Position function: s = s0 + v0*t + (a*t^2)/2
It looks like s0 is zero, so we get: s = v0*t + (a*t^2)/2
The uncertainty can be calculated as: u(s) = u[v0*t+(at^2)/2]
=> u(v0*t) = v0*t*SQRT[(u(v0)/v0)^2+(u(t)/t)^2]
=> substitute into: u(s) = u(v0*t)+u(at^2/2)
=> u(at^2/2)=1/2 u(a*t^2)
=> u(at^2) = a*t^2*SQRT[(u(a)/a)^2+(u(t^2)/t^2)^2]
=> u(t^2) = 2*t*u(t)

This makes the total uncertainty:

u(s) = v0*t*SQRT[(u(v0)/v0)^2+(u(t)/t)^2]+1/2*a*t^2*SQRT[(u(a)/a)^2+(2*u(t)/t)^2]
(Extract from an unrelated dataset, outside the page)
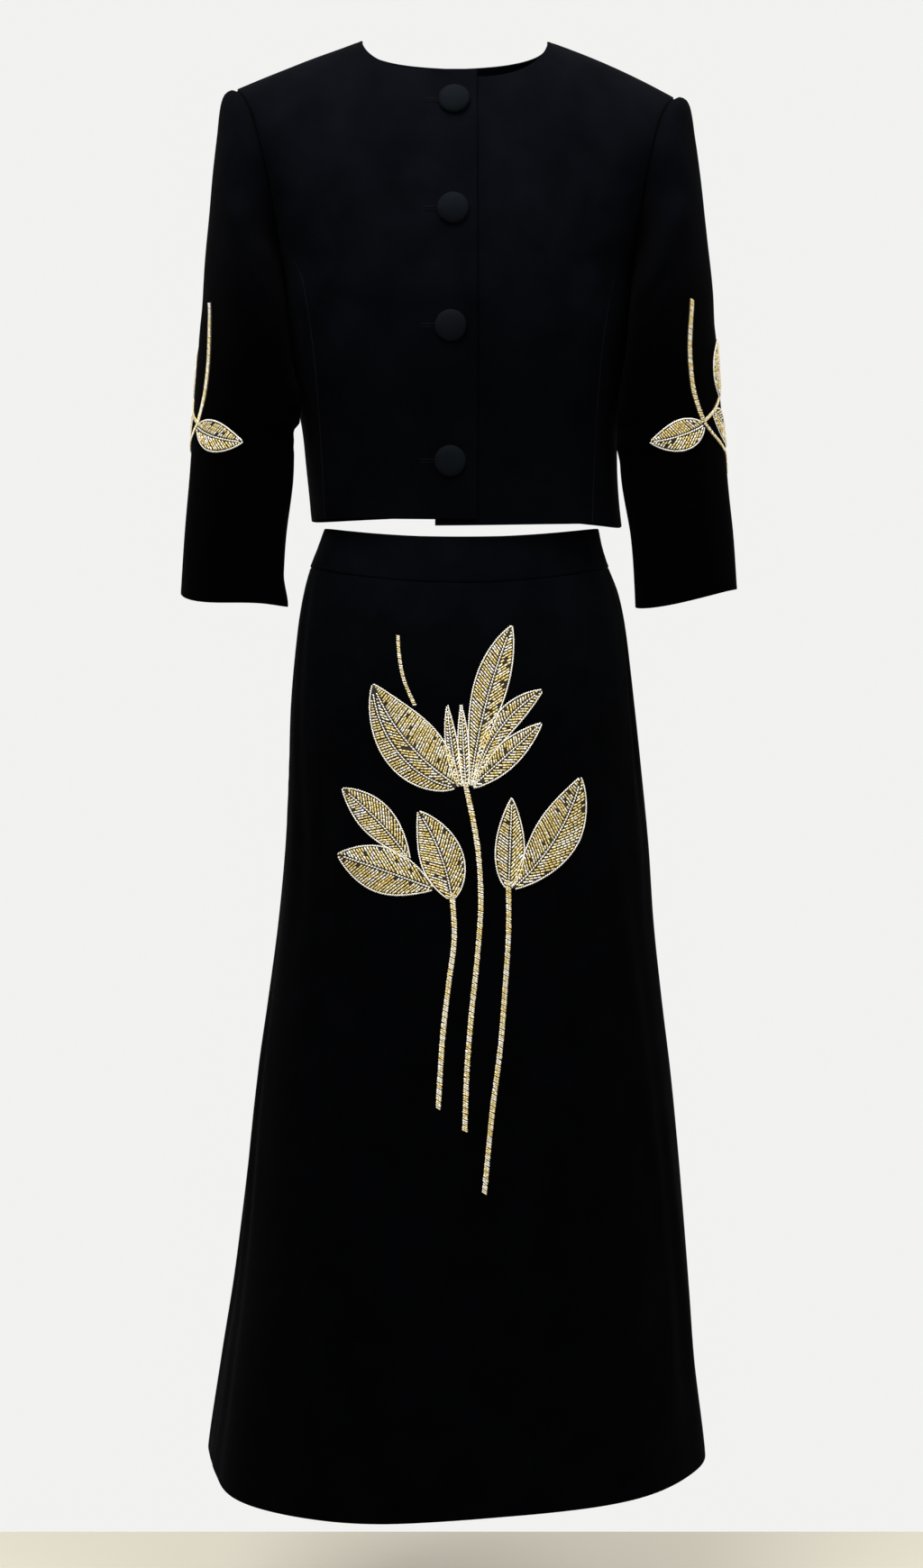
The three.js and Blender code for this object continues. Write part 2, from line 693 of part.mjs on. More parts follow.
// Skirt and waistband surface. The angle is 0 at the centre front.
function foldHeight(angle, z) {
  let height = 0;
  for (const fold of SKIRT_FOLDS) {
    const turn = angle / radians - fold.at;
    const off = ((turn + 540) % 360 - 180) / fold.spread;
    const fall = clamp((fold.from - z) / (fold.from - SKIRT_HEM));
    height += fold.height * fall * Math.exp(-off * off);
  }
  return height;
}

function skirtRow(z) {
  const row = {};
  for (const column of ['left', 'right', 'front', 'back', 'power', 'turn']) {
    row[column] = read(SKIRT, 'z', column, z);
  }
  return row;
}

function rawSkirt(row, angle) {
  const unit = section(angle, row.power);
  const depth = unit.forward > 0 ? row.front : row.back;
  const halfWidth = (row.right - row.left) / 2;
  const turn = row.turn * radians;
  const x = halfWidth * unit.across;
  const y = -depth * unit.forward;
  return { x: x * Math.cos(turn) - y * Math.sin(turn), y: x * Math.sin(turn) + y * Math.cos(turn) };
}

const widths = new Map();

function skirtWidths(z) {
  if (!widths.has(z)) {
    const row = skirtRow(z);
    const reach = evenly(WIDTH_STEPS, (f) => rawSkirt(row, f * 2 * Math.PI).x);
    widths.set(z, { low: Math.min(...reach), high: Math.max(...reach) });
  }
  return widths.get(z);
}

function skirtPoint(angle, z) {
  const row = skirtRow(z);
  const raw = rawSkirt(row, angle);
  const { low, high } = skirtWidths(z);
  const x = lerp(row.left, row.right, (raw.x - low) / (high - low));
  const point = new THREE.Vector3(x, raw.y, z);
  const drawn = clamp((FOLD_ALLOWANCE.from - z) / (FOLD_ALLOWANCE.from - SKIRT_HEM));
  const height = foldHeight(angle, z) - FOLD_ALLOWANCE.depth * drawn;
  const middle = (row.left + row.right) / 2;
  const away = new THREE.Vector3(x - middle, raw.y, 0).normalize();
  return point.addScaledVector(away, height);
}

function bandEdge(edge, angle) {
  const c = Math.cos(angle);
  const end = c > 0 ? edge.front : edge.back;
  return lerp(edge.side, end, c * c);
}

function skirtSurface(angle, share) {
  return skirtPoint(angle, lerp(bandEdge(BAND_BOTTOM, angle), SKIRT_HEM, share));
}

function bandSurface(angle, share) {
  return skirtPoint(angle, lerp(bandEdge(BAND_TOP, angle), bandEdge(BAND_BOTTOM, angle), share));
}

function halfPlaces(back, rows, columns) {
  const from = back ? quarter : -quarter;
  return evenly(rows, (f) => evenly(columns, (g) => [from + g * Math.PI, f]));
}

// The skirt's front at x and z, with its outward normal
function skirtSeen(x, z) {
  let low = -SEARCH_ANGLE;
  let high = SEARCH_ANGLE;
  for (let pass = 0; pass < SEARCH_PASSES; pass += 1) {
    const middle = (low + high) / 2;
    if (skirtPoint(middle, z).x < x) {
      low = middle;
    } else {
      high = middle;
    }
  }
  const angle = (low + high) / 2;
  const surface = (a, b) => skirtPoint(a, b);
  return { point: skirtPoint(angle, z), normal: normalAt(surface, angle, z).negate() };
}

function outwards(place, middleX) {
  const away = place.point.x * place.normal.x - middleX * place.normal.x;
  const dot = away + place.point.y * place.normal.y;
  return dot < 0 ? place.normal.negate() : place.normal;
}

// The sleeve at a distance around from its outermost line and at a height
function sleeveSeen(side, around, z) {
  const turn = around / SLEEVE_GIRTH_RADIUS;
  let low = 0;
  let high = SLEEVE[SLEEVE.length - 1].run;
  for (let pass = 0; pass < SEARCH_PASSES; pass += 1) {
    const middle = (low + high) / 2;
    if (sleevePoint(side, turn, middle).z > z) {
      low = middle;
    } else {
      high = middle;
    }
  }
  const run = (low + high) / 2;
  const surface = (a, b) => sleevePoint(side, a, b);
  return { point: sleevePoint(side, turn, run), normal: normalAt(surface, turn, run) };
}

const skirtPlace = (x, z) => {
  const place = skirtSeen(x, z);
  return { point: place.point, normal: outwards(place, 0), lift: MOTIF.skirtLift };
};

const sleevePlace = (side) => (around, z) => {
  const place = sleeveSeen(side, around + (side > 0 ? LEFT_MOTIF_AHEAD : 0), z);
  return { point: place.point, normal: outwards(place, side * SLEEVE_MIDDLE_X), lift: MOTIF.sleeveLift };
};

// A raised strip between two edges: rows of places with a half width at each
function stripGeometry(seen, spine, crown, crossings) {
  const outer = [];
  const inner = [];
  for (let i = 0; i < spine.length; i += 1) {
    const before = spine[Math.max(0, i - 1)];
    const after = spine[Math.min(spine.length - 1, i + 1)];
    const run = new THREE.Vector2(after.x - before.x, after.z - before.z).normalize();
    const outerLine = [];
    const innerLine = [];
    for (const across of crossings) {
      const x = spine[i].x - run.y * across * spine[i].half;
      const z = spine[i].z + run.x * across * spine[i].half;
      const { point, normal, lift } = seen(x, z);
      const height = lerp(crown, MOTIF.edge, across * across);
      outerLine.push(point.clone().addScaledVector(normal, lift + height));
      innerLine.push(point.clone().addScaledVector(normal, lift));
    }
    outer.push(outerLine);
    inner.push(innerLine);
  }
  return wallGeometry(outer, inner, false);
}

function leafSpine(leaf) {
  const dx = leaf.tipX - leaf.baseX;
  const dz = leaf.tipZ - leaf.baseZ;
  const long = Math.hypot(dx, dz);
  return evenly(LEAF_ROWS, (f) => {
    const bow = leaf.bow * 4 * f * (1 - f);
    const x = leaf.baseX + dx * f - dz / long * bow;
    const z = leaf.baseZ + dz * f + dx / long * bow;
    const full = leaf.width / 2 * Math.sin(Math.PI * f ** leaf.lean) ** MOTIF.fullness;
    return { x, z, half: Math.max(MOTIF.tip, MOTIF.blunt * (1 - f) + full) };
  });
}

function stemSpine(points, steps, halfWidth) {
  const curve = new THREE.CatmullRomCurve3(points.map((p) => new THREE.Vector3(p.x, 0, p.z)));
  return evenly(steps, (f) => {
    const point = curve.getPoint(f);
    return { x: point.x, z: point.z, half: halfWidth };
  });
}

function solidOf(geometry) {
  const bare = new THREE.BufferGeometry();
  bare.setAttribute('position', geometry.getAttribute('position').clone());
  bare.setIndex(geometry.getIndex());
  const merged = mergeVertices(bare, 1e-4);
  return new wasm.Manifold(new wasm.Mesh({
    numProp: 3,
    vertProperties: new Float32Array(merged.getAttribute('position').array),
    triVerts: new Uint32Array(merged.getIndex().array),
  }));
}

function geometryOf(solid) {
  const mesh = solid.getMesh();
  const geometry = new THREE.BufferGeometry();
  geometry.setAttribute('position', new THREE.Float32BufferAttribute(mesh.vertProperties, 3));
  geometry.setIndex(Array.from(mesh.triVerts));
  return geometry;
}

function outwardSolid(geometry) {
  const solid = solidOf(geometry);
  return solid.volume() > 0 ? solid : solidOf(flipped(geometry));
}

function fused(geometries) {
  let whole = null;
  for (const geometry of geometries) {
    const solid = outwardSolid(geometry);
    whole = whole ? whole.add(solid) : solid;
  }
  return geometryOf(whole);
}

const leafOf = (seen) => (leaf) => {
  const crossings = leaf.width > MOTIF.narrow ? [-1, -0.5, 0, 0.5, 1] : [-1, 0, 1];
  return stripGeometry(seen, leafSpine(leaf), MOTIF.crown, crossings);
};

function stemOf(seen, points, steps, width = MOTIF.stemWidth) {
  return stripGeometry(seen, stemSpine(points, steps, width / 2), MOTIF.crown, [-1, 0, 1]);
}

// Buttons: a domed, covered cap on a thread shank that passes through the buttonhole
function frontAt(x, z) {
  const place = jacketPlace('right', x, z);
  const surface = jacketSurface('right');
  const normal = normalAt(surface, place[0], place[1]);
  const point = surface(place[0], place[1]).addScaledVector(normal, lapLift(x));
  return { point, normal };
}

function buttonGeometry() {
  const { radius, height, rim, shank } = BUTTON;
  const reach = BUTTON.lift + WALL + BUTTON.shankPast;
  const profile = [new THREE.Vector2(0, -reach), new THREE.Vector2(shank, -reach)];
  profile.push(new THREE.Vector2(shank, 0));
  profile.push(new THREE.Vector2(BUTTON.underRadius, 0));
  profile.push(new THREE.Vector2(radius, BUTTON.underRise));
  profile.push(new THREE.Vector2(radius, rim));
  for (const f of DOME_STEPS) {
    const angle = f * quarter;
    profile.push(new THREE.Vector2(radius * Math.cos(angle), rim + (height - rim) * Math.sin(angle)));
  }
  profile.push(new THREE.Vector2(0, height));
  return new THREE.LatheGeometry(profile, BUTTON_STEPS);
}

function buttonholeGeometry() {
  return new THREE.BoxGeometry(BUTTONHOLE.length, 3 * WALL, BUTTONHOLE.width);
}

function placedOn(geometry, place, offset) {
  const turn = new THREE.Quaternion();
  turn.setFromUnitVectors(new THREE.Vector3(0, 1, 0), place.normal);
  geometry.applyQuaternion(turn);
  const spot = place.point.clone().addScaledVector(place.normal, offset);
  geometry.translate(spot.x, spot.y, spot.z);
  return geometry;
}

function frontWithButtonholes(geometry) {
  let solid = outwardSolid(geometry);
  for (const spot of BUTTON_PLACES) {
    const place = frontAt(spot.x, spot.z);
    const tool = buttonholeGeometry();
    tool.translate(BUTTONHOLE.past - BUTTONHOLE.length / 2, 0, 0);
    const tilt = Math.atan2(place.normal.z, -place.normal.y);
    tool.rotateX(-tilt);
    tool.translate(place.point.x, place.point.y, place.point.z);
    solid = solid.subtract(outwardSolid(tool));
  }
  return geometryOf(solid);
}

const suit = new THREE.Group();

function addMesh(name, geometry, colour, roughness, metalness) {
  const bare = new THREE.BufferGeometry();
  bare.setAttribute('position', geometry.getAttribute('position'));
  bare.setIndex(geometry.getIndex());
  const material = new THREE.MeshStandardMaterial({ color: colour, roughness, metalness });
  const mesh = new THREE.Mesh(mergeVertices(bare, 1e-4), material);
  mesh.name = name;
  suit.add(mesh);
  return mesh;
}

const addCloth = (name, geometry, colour) => addMesh(name, geometry, colour, 0.9, 0);
const addBeading = (name, geometry) => addMesh(name, geometry, COLOURS.bead, 0.35, 0.6);

const jacketWall = { facing: 1, thickness: WALL };
const backWall = { facing: -1, thickness: WALL };

function addJacket() {
  const rightFront = panelGeometry(frontPlaces('right', -1, FRONT_EDGE), jacketSurface('right'), {
    ...jacketWall,
    lift: lapLift,
  });
  addCloth('jacket_front_right', frontWithButtonholes(rightFront), COLOURS.cloth);
  const leftPlaces = frontPlaces('left', 1, UNDERLAP_EDGE);
  const leftFront = panelGeometry(leftPlaces, jacketSurface('left'), jacketWall);
  addCloth('jacket_front_left', geometryOf(outwardSolid(leftFront)), COLOURS.cloth);
  for (const [panel, side] of [['right', -1], ['left', 1]]) {
    const places = sideFrontPlaces(panel, side);
    const wall = panelGeometry(places, jacketSurface(panel), jacketWall);
    addCloth(`jacket_side_front_${panel}`, geometryOf(outwardSolid(wall)), COLOURS.cloth);
    addCloth(`sleeve_${panel}`, geometryOf(outwardSolid(sleeveGeometry(side))), COLOURS.sleeve);
  }
  const back = panelGeometry(backPlaces(), jacketSurface('back'), backWall);
  addCloth('jacket_back', geometryOf(outwardSolid(back)), COLOURS.cloth);
}

function addButtons() {
  BUTTON_PLACES.forEach((spot, i) => {
    const cap = placedOn(buttonGeometry(), frontAt(spot.x, spot.z), BUTTON.lift);
    addCloth(`button_${i + 1}`, cap, COLOURS.button);
  });
}

function addSkirt() {
  for (const [name, back] of [['front', false], ['back', true]]) {
    const skirt = panelGeometry(halfPlaces(back, SKIRT_ROWS, SKIRT_COLUMNS), skirtSurface, {
      facing: -1,
      thickness: WALL,
    });
    addCloth(`skirt_${name}`, geometryOf(outwardSolid(skirt)), COLOURS.skirt);
    const band = panelGeometry(halfPlaces(back, BAND_ROWS, SKIRT_COLUMNS), bandSurface, {
      facing: -1,
      thickness: BAND_WALL,
      lift: () => BAND_WALL - WALL,
    });
    addCloth(`waistband_${name}`, geometryOf(outwardSolid(band)), COLOURS.skirt);
  }
}

function addMotifs() {
  const sprays = [
    ['centre', CENTRE_LEAVES, CENTRE_STEM, 16],
    ['left', LEFT_LEAVES, LEFT_STEM, 10],
    ['right', RIGHT_LEAVES, RIGHT_STEM, 13],
  ];
  for (const [name, leaves, stem, steps] of sprays) {
    const parts = leaves.map(leafOf(skirtPlace));
    parts.push(stemOf(skirtPlace, stem, steps));
    addBeading(`skirt_spray_${name}`, fused(parts));
  }
  addBeading('skirt_tendril', fused([stemOf(skirtPlace, TENDRIL, 5, MOTIF.cordWidth)]));
  for (const [name, side] of [['right', -1], ['left', 1]]) {
    const seen = sleevePlace(side);
    const parts = SLEEVE_LEAVES.map(leafOf(seen));
    parts.push(stemOf(seen, SLEEVE_STEM, 12));
    parts.push(stemOf(seen, SLEEVE_CORD, 9, MOTIF.cordWidth));
    parts.push(stemOf(seen, SLEEVE_BRANCH, 4, MOTIF.cordWidth));
    addBeading(`sleeve_spray_${name}`, fused(parts));
  }
}

addJacket();
addButtons();
addSkirt();
addMotifs();

export default suit;
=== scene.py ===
# The looks of a two-piece suit: a cropped collarless jacket over a long A-line skirt, in
# black crepe, with beaded leaf sprays. Shapes are worked out in millimetres and made in
# metres. The front faces -Y and the wearer's left is +X.
import json
import math
from functools import partial

import bpy
import numpy as np
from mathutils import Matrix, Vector

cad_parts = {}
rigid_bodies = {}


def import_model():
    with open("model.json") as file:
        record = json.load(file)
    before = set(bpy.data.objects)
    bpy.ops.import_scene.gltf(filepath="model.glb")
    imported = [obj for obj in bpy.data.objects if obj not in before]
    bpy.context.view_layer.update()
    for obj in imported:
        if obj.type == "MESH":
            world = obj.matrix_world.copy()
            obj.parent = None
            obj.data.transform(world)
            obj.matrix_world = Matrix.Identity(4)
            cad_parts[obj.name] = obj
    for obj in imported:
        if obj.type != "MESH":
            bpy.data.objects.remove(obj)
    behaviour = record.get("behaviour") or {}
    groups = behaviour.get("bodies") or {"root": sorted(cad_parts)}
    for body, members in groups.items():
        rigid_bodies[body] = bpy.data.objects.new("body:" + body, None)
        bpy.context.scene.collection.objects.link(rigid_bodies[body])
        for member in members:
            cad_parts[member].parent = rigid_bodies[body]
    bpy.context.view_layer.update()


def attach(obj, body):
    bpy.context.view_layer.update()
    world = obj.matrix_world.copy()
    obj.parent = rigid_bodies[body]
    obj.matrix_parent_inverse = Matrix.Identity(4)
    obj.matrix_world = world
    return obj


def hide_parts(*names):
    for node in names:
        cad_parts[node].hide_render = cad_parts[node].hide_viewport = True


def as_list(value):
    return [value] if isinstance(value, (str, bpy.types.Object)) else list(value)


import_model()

MM = 0.001
SIDES = (("right", -1), ("left", 1))
WALL = 2.0
BAND_WALL = 2.6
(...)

You can solve for the u(a) from this equation, but you might need the u(v0). If you don't have it, then I think you can just use u(v0)=0. That would be my approach. I used the equations from the following website: http://www.physics.uc.edu/~bortner/...pendix 2/Appendix 2 Error Propagation htm.htm

When you write v0, do you mean v-not, a.k.a. v0?